All material below is to be reproduced exactly.
======
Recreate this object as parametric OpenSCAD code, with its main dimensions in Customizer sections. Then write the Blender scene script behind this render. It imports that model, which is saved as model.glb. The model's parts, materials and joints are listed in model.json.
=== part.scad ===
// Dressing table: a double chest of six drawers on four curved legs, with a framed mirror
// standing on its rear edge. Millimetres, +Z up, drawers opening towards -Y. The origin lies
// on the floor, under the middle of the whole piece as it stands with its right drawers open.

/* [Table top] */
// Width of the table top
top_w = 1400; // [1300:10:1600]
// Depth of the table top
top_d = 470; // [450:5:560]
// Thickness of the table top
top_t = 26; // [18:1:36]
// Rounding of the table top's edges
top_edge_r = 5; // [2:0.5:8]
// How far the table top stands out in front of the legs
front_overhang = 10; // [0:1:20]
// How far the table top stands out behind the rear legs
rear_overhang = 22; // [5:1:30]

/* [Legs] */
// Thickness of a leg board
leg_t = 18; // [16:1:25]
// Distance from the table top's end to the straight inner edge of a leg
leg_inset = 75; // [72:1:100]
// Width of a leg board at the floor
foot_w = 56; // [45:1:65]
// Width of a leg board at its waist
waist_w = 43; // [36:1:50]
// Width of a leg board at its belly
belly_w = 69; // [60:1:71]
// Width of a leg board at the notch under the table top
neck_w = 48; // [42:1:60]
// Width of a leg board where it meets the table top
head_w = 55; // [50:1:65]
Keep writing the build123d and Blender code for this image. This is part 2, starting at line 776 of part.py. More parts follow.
======
_EXERCISE RESPONSE_:
Recreate this object as parametric OpenSCAD code, with its main dimensions in Customizer sections. Then write the Blender scene script behind this render. It imports that model, which is saved as model.glb. The model's parts, materials and joints are listed in model.json.
=== part.scad ===
// Dressing table: a double chest of six drawers on four curved legs, with a framed mirror
// standing on its rear edge. Millimetres, +Z up, drawers opening towards -Y. The origin lies
// on the floor, under the middle of the whole piece as it stands with its right drawers open.

/* [Table top] */
// Width of the table top
top_w = 1400; // [1300:10:1600]
// Depth of the table top
top_d = 470; // [450:5:560]
// Thickness of the table top
top_t = 26; // [18:1:36]
// Rounding of the table top's edges
top_edge_r = 5; // [2:0.5:8]
// How far the table top stands out in front of the legs
front_overhang = 10; // [0:1:20]
// How far the table top stands out behind the rear legs
rear_overhang = 22; // [5:1:30]

/* [Legs] */
// Thickness of a leg board
leg_t = 18; // [16:1:25]
// Distance from the table top's end to the straight inner edge of a leg
leg_inset = 75; // [72:1:100]
// Width of a leg board at the floor
foot_w = 56; // [45:1:65]
// Width of a leg board at its waist
waist_w = 43; // [36:1:50]
// Width of a leg board at its belly
belly_w = 69; // [60:1:71]
// Width of a leg board at the notch under the table top
neck_w = 48; // [42:1:60]
// Width of a leg board where it meets the table top
head_w = 55; // [50:1:65]
Keep writing the build123d and Blender code for this image. This is part 2, starting at line 776 of part.py. More parts follow.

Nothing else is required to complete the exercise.